Изучая творчество Лемерсье де Ля Ривьера, трудно воспользоваться методами психологического анализа в духе Жана Старобински9. В отличие от Руссо, физиократ никогда не писал автобиографических сочинений, а его переписка, в т.ч. дружеская, в полной мере не раскрывают его личность. Сухой, подчас канцелярский, стиль его сочинений вызывал немало насмешек со стороны Фридриха-Мельхиора Гримма, Луизы д’Эпинэ и Этьена-Мориса Фальконе. В этой ситуации представляется невозможным изучение его творчества, так сказать, «изнутри».

А почему бы не исследовать «интеллектуальную и культурную среду», в которой жил физиократ? Это направление поиска поначалу показалось многообещающим: где, когда, с кем и по какому поводу он общался? Здесь на помощь могли бы прийти работы Франсуазы Вакэ, Поля Бенишу и Жоржа Гюсдорфа10. Тема «Лемерсье де Ля Ривьер и интеллектуальная среда его времени» вполне вписывается в русло современных исследований вопроса, в т.ч. и у представителей «новой культурной истории», например Паскаля Ори и Жака Жюйара. Однако работы, ориентированные в первую очередь на изучение интеллектуалов в Новейшее время, мало помогают в изучении Просвещения.

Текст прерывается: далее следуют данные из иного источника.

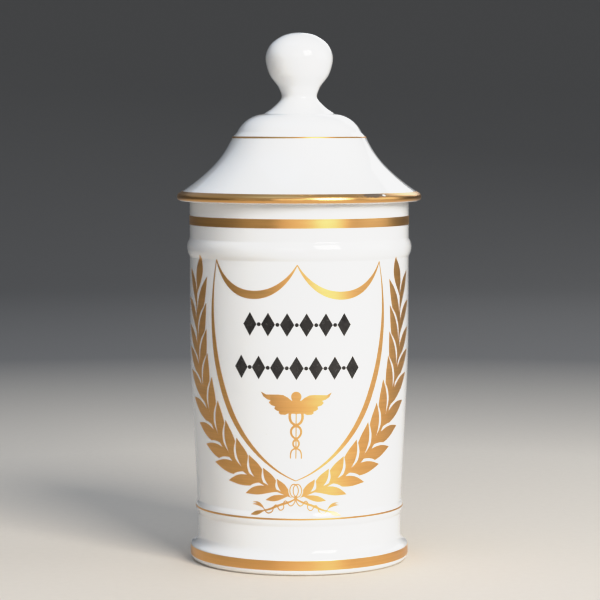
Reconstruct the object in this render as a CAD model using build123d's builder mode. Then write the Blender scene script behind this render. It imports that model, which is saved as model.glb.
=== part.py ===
from build123d import *
from math import cos, pi, radians, sin
import os

# Apothecary jar: a turned porcelain vessel with a lift-off lid, decorated with fired-on gold and
# black enamel. Millimetres, +Z up, origin at the centre of the foot's underside. The painted
# front faces -Y.

# ---- Driving dimensions ------------------------------------------------------------------------

TOTAL_HEIGHT = 270.0

# Vessel, outside
FOOT_RADIUS = 56.0
FOOT_HEIGHT = 8.0
FOOT_EDGE = 3.0
COVE_TOP = 14.0
PLINTH_RADIUS = 52.2
PLINTH_TOP = 24.2
WAIST_RADIUS = 53.4
WAIST_HEIGHT = 27.8
WALL_FOOT = 31.2
WALL_RADIUS = 56.15
WALL_SLOPE = 0.05
WALL_BEND = 105.0
WALL_BEND_REACH = 15.0
BEAD_FOOT = 156.2
BEAD_RADIUS = 57.55
BEAD_HEIGHT = 161.0
BEAD_TOP = 165.4
MOUTH_HEIGHT = 186.0
LIP_EDGE = 1.4

# Vessel, inside and underneath
MOUTH_RADIUS = 52.0
CELLAR_RADIUS = 48.2
FLOOR_HEIGHT = 10.0
FLOOR_COVE = 7.0
RECESS_DEPTH = 3.5
RECESS_RADIUS = 44.0
RING_INNER = 47.5

# Lid, outside
SEAT_GAP = 0.05
SEAT_HEIGHT = MOUTH_HEIGHT + SEAT_GAP
SEAT_RADIUS = 57.4
RIM_RADIUS = 62.5
RIM_ROLL = 2.1
RIM_HEIGHT = 186.45
RIM_SLOPE = 35.0
SLOPE_MIDDLE = (45.2, 200.95)
SHOULDER_RADIUS = 34.1
SHOULDER_HEIGHT = 217.0
DOME_FOOT_RADIUS = 31.8
DOME_FOOT_HEIGHT = 219.3
DOME_TOP_RADIUS = 18.2
DOME_TOP_HEIGHT = 228.6
STEM_RADIUS = 9.0
STEM_HEIGHT = 237.6
KNOB_RADIUS = 17.2
KNOB_HEIGHT = 257.0

# Lid, inside
FLANGE_RADIUS = 50.8
FLANGE_BORE = 47.0
FLANGE_FOOT = 176.0
FLANGE_EDGE = 1.5
CEILING_HEIGHT = 222.5

# Decoration
LAYER = 0.12
LAYER_CORE = 5.0
WALL_GROWTH = (LAYER, 0)
ROLL_GROWTH = (0.87 * LAYER, 0.5 * LAYER)
SLOPE_GROWTH = (0.8 * LAYER, 0.6 * LAYER)
FOOT_BAND = (2.9, 7.8)
WAIST_LINE = (27.7, 28.6)
NECK_BAND = (172.4, 177.0)
RIM_BAND = (184.95, 189.3)
SHOULDER_LINE = (216.35, 217.2)
ORNAMENT_REACH = (28.95, 160.0)
ORNAMENT_RADIUS = 56.0
TIE_SIDE = -1.85
TIE_HEIGHT = 38.5
LEAN = radians(0.45)
OVAL_SIDES = 48
BRANCH_TURN = 45.0

# ---- Turned outlines ---------------------------------------------------------------------------


def wall_radius(height):
    """Outer radius of the tapering wall, before its bend is rounded."""
    return WALL_RADIUS - WALL_SLOPE * max(0.0, WALL_BEND - height)


bend_foot = (wall_radius(WALL_BEND - WALL_BEND_REACH), WALL_BEND - WALL_BEND_REACH)
bend_top = (WALL_RADIUS, WALL_BEND + WALL_BEND_REACH)
wall_thickness = WALL_RADIUS - MOUTH_RADIUS
foot_edge_centre = (FOOT_RADIUS - FOOT_EDGE, FOOT_EDGE)
rim_centre = (RIM_RADIUS - RIM_ROLL, RIM_HEIGHT)
rim_bottom = (rim_centre[0], rim_centre[1] - RIM_ROLL)
rim_top = (
    rim_centre[0] + RIM_ROLL * sin(radians(RIM_SLOPE)),
    rim_centre[1] + RIM_ROLL * cos(radians(RIM_SLOPE)),
)

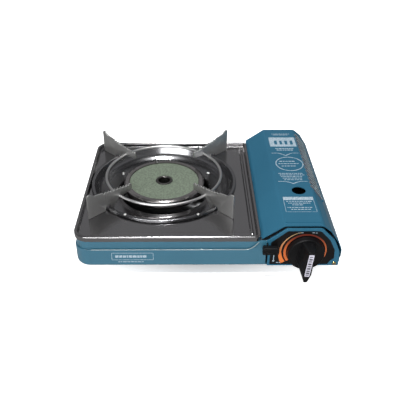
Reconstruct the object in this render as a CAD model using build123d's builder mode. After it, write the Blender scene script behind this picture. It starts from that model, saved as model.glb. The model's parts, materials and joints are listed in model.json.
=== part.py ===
"""Table-top camping stove for one gas cartridge, with a ceramic burner.

Frame: +Z up, the feet stand on z = 0, +X runs along the long side towards the
cartridge bay, -Y is the front with the control knob. Millimetres.
"""

from build123d import *
import math
import os

os.makedirs("parts", exist_ok=True)

# --- driving dimensions -------------------------------------------------------
SHEET = 1.0                # thickness of the painted steel sheet
CLEAR = 0.5                # gap left round pieces that move

LEFT_X = -175.0            # outer faces of the casing
RIGHT_X = 174.5
FRONT_Y = -121.5
BACK_Y = 153.0
CORNER_LEFT = 20.0         # plan radius of the two corners beside the burner
CORNER_RIGHT = 8.0
LID_SWING_ROOM = 2.5       # room beside that corner for the lid's end as it swings
THROUGH = 400.0            # length of cuts that pass right through the stove
BASE_EDGE_R = 6.0          # rounding along the bottom edge of the casing

FOOT_H = 10.0
FOOT_R = 9.5
FOOT_RECESS = 5.0          # depth of the screw's pocket in each foot
FOOT_RECESS_R = 3.6
FOOT_SCREW_R = 1.6
LEDGE_Z = 38.5             # step where the drawn neck starts
LEDGE_R = 1.6              # rounding along the outside of that step
NECK_IN = 1.8              # how far the neck stands back from the lower wall
NECK_TOP = 51.2            # underside of the top plate
PLATE_T = 0.8
PLATE_Z = NECK_TOP + PLATE_T
PLATE_RIGHT = 68.0
PLATE_BACK = 136.8
RIM_TOP = 58.6
RIM_W = 4.2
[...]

Приведем в качестве примера работу Франсуазы Вакэ. «Я пришла к мысли о том, что сферу (monde) знаний следует рассматривать в качестве среды (milieu) […], сферу, в которой совершают поступки и размышляют действующие лица, сферу, состоящуя из центра и переферии, течений мысли, горизонт общепонятных значений», – разъясняет автор11. Подобное исследование предполагает анализ «векторов передачи знаний от одних действующих лиц к другим. В общем, слова, документы, печатные произведения […], а, кроме того, способы невербальной коммуникации, не забывая, наряду с образами, о жестах». Эти размышления методологического характера, казалось бы, открывают возможность изучения интересующего нас сюжета в новом ракурсе. Хотя и не сохранилось никаких документов автобиографического характера, архивные разыскания позволили восстановить переписку Лемерсье де Ля Ривьера с единомышленниками, относящуюся к периоду его путешествия в Россию. В их числе мы встречаем парламентариев (президента кассационной палаты парижского Парламента Дюрэ де Меньера или адвоката аббата Нигона де Берти), философов (Дидро и аббата Рейналя), придворных (принца де Тюренна) и других лиц. Однако внимание Ф. Вакэ сосредоточено на относительно устойчивой институциональной «среде» (академии, университеты) с присущими им ритуалами, правилами и стилистикой коммуникации. Неудивительно, что она поставила перед собой цель исследовать «перекрестки жанров, ритуалов и знаний». А ведь даже в обыденной речи мы привыкли употреблять выражения «среда общения Франсуа Кенэ», имея в виду человека, который организует коммуникацию или выступает ее инициатором. В этом случае она осуществляется вовне институционализированной «среды», например, в «хижине на улице Анжу» (выражение Дидро), где состоялось знакомство Лемерсье с Д.А. Голицыным и Ф.-М. Гриммом. Одним словом, речь идет о коммуникации, которую Лемерсье поддерживал и развивал во время путешествия по Европе на разных ступенях социальной лестницы: в Берлине (с придворными и родственниками Фридриха Великого), в Риге (с остзейскими дворянами) и в Петербурге (с придворными и учеными). Выходит, что эта попытка донести свое учение до широкой публики была в конце концов воспринята в Петербурге как нарушение устоявшихся правил или придворных «ритуалов»?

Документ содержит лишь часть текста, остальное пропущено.